Owners need to standout
“One of the incentives to performing a vessel retrofit or upgrade is to standout,” noted panellist Arnstein Eknes, DNV OSV and special ships segment director.
He said the challenging conditions over the last six years created by oversupply in the market created a highly competitive situation. This allows “those in the market to cherry pick the very best vessels out there,” said Mr Eknes.
Other factors in play include tightening regulations, with IMO aiming to decarbonise “fast” and the European Union “even faster.” This means that “charterers are moving towards solutions that are future-oriented and decarbonised and that banks are doing the same,” said Mr Eknes, also noting efforts such as the Sea Cargo Charter agreement and Poseidon Principles.
These factors are driving interest in two areas onboard: energy and digitalisation.
In the case of energy, owners are investing in battery upgrades, but this does not make sense for all, said Mr Eknes. “It really depends on your operational scenario, how much you can save in energy and how much you can save maintenance. When an owner is saving fuel, it’s is mainly creating an added value for the charterer.
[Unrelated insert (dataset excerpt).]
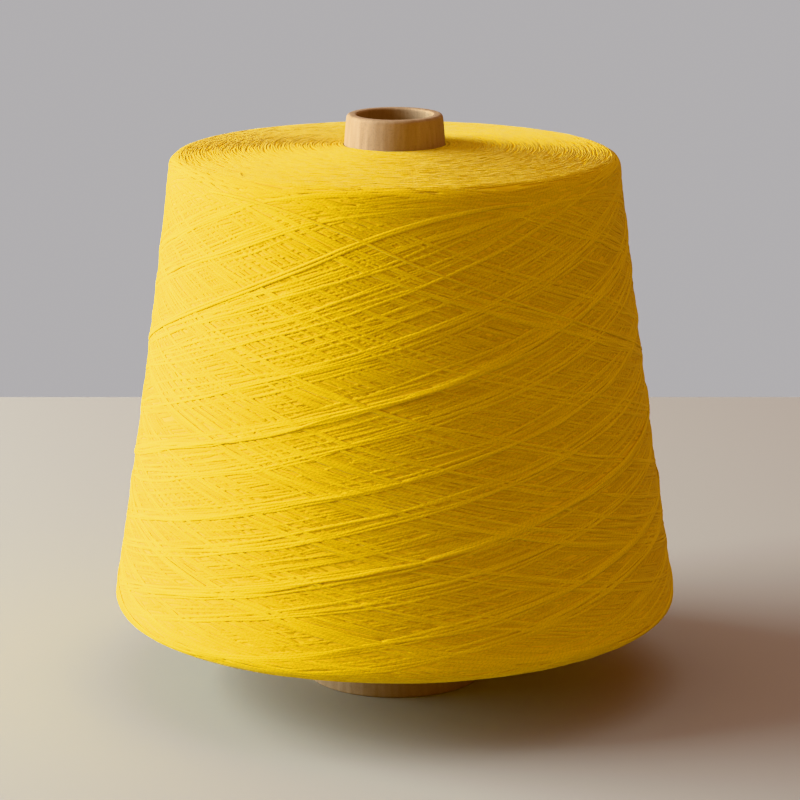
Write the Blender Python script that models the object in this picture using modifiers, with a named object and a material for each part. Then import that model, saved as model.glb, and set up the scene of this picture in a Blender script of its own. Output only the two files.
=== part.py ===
"""Cone of yarn: a cross-wound package of yarn on a tapered paper tube.

Metres, +Z up. The origin is the centre of the tube's foot, on the surface that it stands on.
"""
import math

import bmesh
import bpy
from mathutils import Vector

MM = 0.001

# Paper tube: 170 mm long, with the standard taper of 4 degrees 20 minutes a side.
TUBE_LENGTH = 170 * MM
TUBE_TAPER = math.tan(math.radians(4 + 20 / 60))
TUBE_NOSE_RADIUS = 14.1 * MM
TUBE_WALL = 3.0 * MM
TUBE_FOOT_ROUND = 0.5 * MM
TUBE_TURN_STEPS = 64
TUBE_NOSE_STEPS = 8

# Wound yarn: a taller, blunter cone than the tube, with crisp ends.
YARN_FOOT_HEIGHT = 23.4 * MM
YARN_FOOT_RADIUS = 83.5 * MM
YARN_FOOT_ROUND = 4.0 * MM
YARN_HEAD_HEIGHT = 157.9 * MM
YARN_HEAD_RADIUS = 65.7 * MM
YARN_HEAD_ROUND = 2.5 * MM
YARN_WAIST = 0.7 * MM      # how far the side draws in half way up
YARN_CROWN = 3.3 * MM      # rise of the upper face from its rim to the tube
YARN_HOLLOW = 4.8 * MM     # rise of the under face from its rim to the tube
YARN_END_CURVE = 1.5       # how late along an end face that rise comes
YARN_GAP = 0.35 * MM       # clearance to the tube
SIDE_FOOT = YARN_FOOT_HEIGHT + YARN_FOOT_ROUND
SIDE_HEAD = YARN_HEAD_HEIGHT - YARN_HEAD_ROUND

# Winding: the yarn climbs while it goes round, more slowly near the foot.
WINDS_AROUND = 48                 # strands that cross any level, in each direction
FOOT_CLIMB = 15.5 * MM            # climb for each radian of turn
HEAD_CLIMB = 25.5 * MM
# Heights of neighbouring strands over the side, repeated round the package. Those that rise to
# the right stand out more than those that fall to the right.
RISING_RELIEF = (0.75 * MM, 0.0, 0.1 * MM)
FALLING_RELIEF = (0.55 * MM, 0.0, 0.0)
CROSSING_LIFT = 0.3               # share of the lower strand's height that lifts the upper one
END_FADE_ROWS = 3                 # rows over which the strands sink into the rounded ends
END_LAYER_RELIEF = 0.25 * MM      # rings that the layers leave on the two end faces
END_FACE_ROWS = 6
ROUND_ROWS = 3
BORE_ROWS = 5                     # this makes the rows even in number, so they can alternate

YARN_YELLOW = (0.78, 0.49, 0.02, 1.0)
PAPER_BROWN = (0.46, 0.26, 0.12, 1.0)


def clear_scene():
    for old in list(bpy.data.objects):
        bpy.data.objects.remove(old, do_unlink=True)


def material(name, colour, roughness):
    made = bpy.data.materials.new(name)
    made.use_nodes = True
    shader = made.node_tree.nodes["Principled BSDF"]
    shader.inputs["Base Color"].default_value = colour
    shader.inputs["Roughness"].default_value = roughness
    shader.inputs["Metallic"].default_value = 0.0
    made.diffuse_color = colour
    return made


def arc(centre, radius, start, end, steps):
    """Points of an arc in the (radius, height) plane, both ends included; angles in degrees."""
    points = []
    for step in range(steps + 1):
        angle = math.radians(start + (end - start) * step / steps)
        points.append((centre[0] + radius * math.cos(angle), centre[1] + radius * math.sin(angle)))
    return points


def turned(name, outline, steps, collection):
    """A closed outline in the (radius, height) plane, turned once round the Z axis."""
    count = len(outline)
    mesh = bpy.data.meshes.new(name)
    edges = [(i, (i + 1) % count) for i in range(count)]
    mesh.from_pydata([(radius, 0.0, height) for radius, height in outline], edges, [])
    made = bpy.data.objects.new(name, mesh)
    collection.objects.link(made)
    screw = made.modifiers.new("Turn", "SCREW")
    screw.axis = "Z"
    screw.steps = steps
    screw.render_steps = steps
    screw.use_merge_vertices = True
    screw.merge_threshold = 0.01 * MM
    screw.use_smooth_shade = True
    return made


def applied(made):
    """Replaces an object's mesh with the one its modifiers give."""
    graph = bpy.context.evaluated_depsgraph_get()
    mesh = bpy.data.meshes.new_from_object(made.evaluated_get(graph))
    mesh.name = made.name
    made.modifiers.clear()
    made.data = mesh


# ---------------------------------------------------------------- paper tube

def tube_radius(height):
    """Outside radius of the paper tube at a height."""
    return TUBE_NOSE_RADIUS + (TUBE_LENGTH - height) * TUBE_TAPER


def paper_tube(collection):
    """The tube's wall, its nose edge rolled to a half round and its foot edges eased."""
    nose_round = TUBE_WALL / 2
    nose_centre = (TUBE_NOSE_RADIUS - nose_round, TUBE_LENGTH - nose_round)
    foot_outside = tube_radius(0)
    foot_inside = foot_outside - TUBE_WALL
    ease = TUBE_FOOT_ROUND
    outline = arc(nose_centre, nose_round, 180, 0, TUBE_NOSE_STEPS)
    outline += [(foot_outside, ease), (foot_outside - ease, 0.0)]
    outline += [(foot_inside + ease, 0.0), (foot_inside, ease)]
    tube = turned("paper_cone", outline, TUBE_TURN_STEPS, collection)
    tube.data.materials.append(material("paper_board", PAPER_BROWN, 0.85))
    applied(tube)
    tube.data.shade_smooth()
    tube.data.set_sharp_from_angle(angle=math.radians(40))
    return tube


# ---------------------------------------------------------------- wound yarn

def side_radius(height):
    """Mean radius of the yarn's side at a height: a straight taper, drawn in at the waist."""
    share = (height - SIDE_FOOT) / (SIDE_HEAD - SIDE_FOOT)
    taper = YARN_FOOT_RADIUS + (YARN_HEAD_RADIUS - YARN_FOOT_RADIUS) * share
    return taper - YARN_WAIST * 4 * share * (1 - share)


def side_heights():
    """Heights of the rows on the side. From row to row a strand goes round half a column."""
    growth = (HEAD_CLIMB - FOOT_CLIMB) / (SIDE_HEAD - SIDE_FOOT)
    turn = math.log(HEAD_CLIMB / FOOT_CLIMB) / growth
    rows = round(turn / (math.pi / WINDS_AROUND))
    climbs = [FOOT_CLIMB * math.exp(growth * turn * row / rows) for row in range(rows + 1)]
    return [SIDE_FOOT + (climb - FOOT_CLIMB) / growth for climb in climbs]


def yarn_outline():
    """Rows of the package, from the bore's top over the head, down the side and round to the bore.

    Each row is (radius, height, kind).
    """
    bore_head = YARN_HEAD_HEIGHT + YARN_CROWN
    bore_foot = YARN_FOOT_HEIGHT + YARN_HOLLOW
    head_edge = YARN_HEAD_RADIUS - YARN_HEAD_ROUND
    foot_edge = YARN_FOOT_RADIUS - YARN_FOOT_ROUND
    rows = []
    inner = tube_radius(bore_head) + YARN_GAP
    for step in range(END_FACE_ROWS):
        share = step / END_FACE_ROWS
        height = bore_head - YARN_CROWN * share ** YARN_END_CURVE
        rows.append((inner + (head_edge - inner) * share, height, "head"))
    head_round = arc((head_edge, SIDE_HEAD), YARN_HEAD_ROUND, 90, 0, ROUND_ROWS)
    rows += [(radius, height, "round") for radius, height in head_round[:-1]]
    rows += [(side_radius(height), height, "side") for height in reversed(side_heights())]
    foot_round = arc((foot_edge, SIDE_FOOT), YARN_FOOT_ROUND, 0, -90, ROUND_ROWS)
    rows += [(radius, height, "round") for radius, height in foot_round[1:]]
    inner = tube_radius(bore_foot) + YARN_GAP
    for step in range(1, END_FACE_ROWS + 1):
        share = step / END_FACE_ROWS
        height = YARN_FOOT_HEIGHT + YARN_HOLLOW * share ** YARN_END_CURVE
        rows.append((foot_edge + (inner - foot_edge) * share, height, "foot"))
    for step in range(1, BORE_ROWS):
        height = bore_foot + (bore_head - bore_foot) * step / BORE_ROWS
        rows.append((tube_radius(height) + YARN_GAP, height, "bore"))
    return rows


def strand_height(half_column, side_row):
    """Relief where an up-going and a down-going strand cross, the higher one lying on top."""
    rising = RISING_RELIEF[(half_column - side_row) // 2 % len(RISING_RELIEF)]
    falling = FALLING_RELIEF[(half_column + side_row) // 2 % len(FALLING_RELIEF)]
    return max(rising, falling) + CROSSING_LIFT * min(rising, falling)


def wound_yarn(collection):
    """The package, turned from its outline, then raised along its main strands.

    Every second row is turned by half a column, so strands of both directions run along edges.
    """
    rows = yarn_outline()
    outline = [(radius, height) for radius, height, kind in rows]
    yarn = turned("wound_yarn", outline, WINDS_AROUND, collection)
    marks = yarn.data.attributes.new("row", "INT", "POINT")
    marks.data.foreach_set("value", list(range(len(rows))))
    yarn.data.materials.append(material("yarn", YARN_YELLOW, 0.9))
    applied(yarn)

    foot_row = max(row for row, (radius, height, kind) in enumerate(rows) if kind == "side")
    side_rows = sum(kind == "side" for radius, height, kind in rows) - 1
    half_pitch = math.pi / WINDS_AROUND
    row_of = yarn.data.attributes["row"].data
    for vertex in yarn.data.vertices:
        row = row_of[vertex.index].value
        radius, height, kind = rows[row]
        side_row = foot_row - row
        column = round(math.atan2(vertex.co.y, vertex.co.x) / (2 * half_pitch))
        half_column = 2 * column + side_row % 2
        if kind == "side":
            fade = min(1.0, side_row / END_FADE_ROWS, (side_rows - side_row) / END_FADE_ROWS)
            radius += fade * strand_height(half_column, side_row)
        elif kind in ("head", "foot"):
            height += END_LAYER_RELIEF * (side_row % 2)
        angle = half_column * half_pitch
        vertex.co = Vector((radius * math.cos(angle), radius * math.sin(angle), height))
    yarn.data.attributes.remove(yarn.data.attributes["row"])

    cage = bmesh.new()
    cage.from_mesh(yarn.data)
    bmesh.ops.triangulate(cage, faces=cage.faces, quad_method="SHORT_EDGE")
    cage.to_mesh(yarn.data)
    cage.free()
    yarn.data.shade_smooth()
    yarn.data.set_sharp_from_angle(angle=math.radians(50))
    return yarn


def main():
    clear_scene()
    collection = bpy.data.collections.new("cone_of_yarn")
    bpy.context.scene.collection.children.link(collection)
    root = bpy.data.objects.new("cone_of_yarn_root", None)
    collection.objects.link(root)
    for piece in (paper_tube(collection), wound_yarn(collection)):
        piece.parent = root


main()
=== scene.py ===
"""Looks of the cone of yarn: its wound strands, its paper tube, soft daylight and the camera.

Metres, +Z up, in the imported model's frame. The yarn is laid on strand by strand, each traverse over
what already lies there, so that strands cross, sink between others and stand proud as they do on a
wound cone. Places on the package are given by the angle round its axis and by the distance along
its outline, which is zero where the side begins above the rounded foot edge.
"""
import math
from collections import namedtuple

import bpy
import numpy as np
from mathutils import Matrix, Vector


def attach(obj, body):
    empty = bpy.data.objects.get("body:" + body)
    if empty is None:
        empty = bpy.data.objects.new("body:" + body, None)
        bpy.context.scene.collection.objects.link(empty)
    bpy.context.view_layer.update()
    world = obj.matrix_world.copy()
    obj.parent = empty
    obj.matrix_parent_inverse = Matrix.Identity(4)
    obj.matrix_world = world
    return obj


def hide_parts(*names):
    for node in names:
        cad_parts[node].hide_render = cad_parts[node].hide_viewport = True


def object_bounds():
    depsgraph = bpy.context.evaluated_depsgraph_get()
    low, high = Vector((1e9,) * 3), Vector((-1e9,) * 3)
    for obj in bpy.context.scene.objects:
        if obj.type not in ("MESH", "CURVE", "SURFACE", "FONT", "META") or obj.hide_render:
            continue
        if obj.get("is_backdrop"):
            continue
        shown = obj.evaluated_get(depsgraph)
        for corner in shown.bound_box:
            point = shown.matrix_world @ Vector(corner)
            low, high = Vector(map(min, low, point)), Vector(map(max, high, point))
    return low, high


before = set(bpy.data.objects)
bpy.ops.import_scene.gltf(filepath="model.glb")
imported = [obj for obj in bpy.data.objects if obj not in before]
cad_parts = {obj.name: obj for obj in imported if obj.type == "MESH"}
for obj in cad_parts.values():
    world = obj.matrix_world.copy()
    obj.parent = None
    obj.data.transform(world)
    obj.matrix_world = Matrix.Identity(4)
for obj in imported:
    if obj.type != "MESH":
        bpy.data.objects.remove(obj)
cad_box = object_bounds()

MM = 0.001
DRAW = np.random.default_rng(11)

# Paper tube: the solid's own sizes, but for the edge of its nose.
TUBE_LENGTH = 170 * MM
TUBE_TAPER = math.tan(math.radians(4 + 20 / 60))
TUBE_NOSE_RADIUS = 14.1 * MM
TUBE_WALL = 3.0 * MM
TUBE_ROUNDS = (1.1 * MM, 0.6 * MM)      # of its nose edge, outside and inside
TUBE_FOOT_ROUND = 0.5 * MM
TUBE_TURN_STEPS = 180
TUBE_WALL_POINTS = 12
TUBE_ROUND_POINTS = 10

# Package: the solid's outline, but with a lower foot, a rounder head edge, a flatter crown and a
# closer fit to the tube.
FOOT_HEIGHT = 22.9 * MM
FOOT_RADIUS = 83.5 * MM
FOOT_ROUND = 4.0 * MM
HEAD_HEIGHT = 157.9 * MM
HEAD_RADIUS = 65.7 * MM
HEAD_ROUND = 3.6 * MM
WAIST = 0.7 * MM                # how far the side draws in half way up
CROWN = 2.5 * MM                # rise of the upper face from its rim to the tube
HOLLOW = 4.8 * MM               # rise of the under face from its rim to the tube
END_CURVE = 1.5                 # power of the curve of both end faces
GAP = 0.1 * MM                  # clearance to the tube
SIDE_FOOT = FOOT_HEIGHT + FOOT_ROUND
SIDE_HEAD = HEAD_HEIGHT - HEAD_ROUND
HEAD_LEAN = 1.0 * MM            # how much higher the head end is at the front than at the back
LEAN_FROM = 135 * MM            # height at which the lean begins

# The outline is drawn with so many points on an end face, on a rounded edge and on the side, and is
# then divided into even steps.
FACE_POINTS = 400
ROUND_POINTS = 60
SIDE_POINTS = 1200
OUTLINE_STEP = 0.1 * MM

# Yarn: a strand's width and thickness, and its section as angles clockwise round an ellipse. On the
# side the strands are pressed flat, and on the end faces they are narrower.
Yarn = namedtuple("Yarn", "width thickness section")
SIDE_YARN = Yarn(1.06 * MM, 0.54 * MM, np.radians([112, 68, 2, -90, -182]))
HEAD_YARN = Yarn(0.62 * MM, 0.68 * MM, np.radians([90, 25, -35, -145, -205]))
FOOT_YARN = Yarn(0.86 * MM, 0.50 * MM, HEAD_YARN.section)
YARN_UNEVEN = (0.86, 1.12)      # narrowest and widest strand, as shares of that width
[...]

The benefit of the fuel saving is not directly coming into the pocket of the owner; someone else is paying for the fuel.”
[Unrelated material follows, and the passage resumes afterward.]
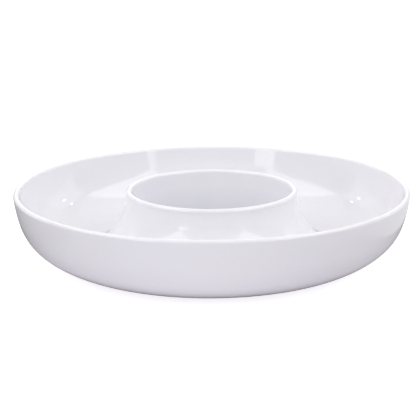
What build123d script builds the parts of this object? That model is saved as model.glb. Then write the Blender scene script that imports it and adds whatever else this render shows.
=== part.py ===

Addressing decarbonisation, Mr Eknes said there was a “big shift” towards alternative fuels, noting that while there is no “silver bullet,” hydrogen will be part of any solution, possibly carried as ammonia. “My message to you is that new alternative fuels are coming and retrofitting, and modularisation, are part of the solution.”
As for digitalisation, Mr Eknes said it presents multiple opportunities for owners. “What can we do when the ships are connected? What can you do when you can not only see a fleet of vessels but also systems, components and engines?” He said this visibility offered opportunities to rethink maintenance planning. “It allows you to make more decisions from shore; to analyse, prepare services, support your crew.” He said using digital tools, owners can save energy and offer more transparency, making “you stand out among your peers.”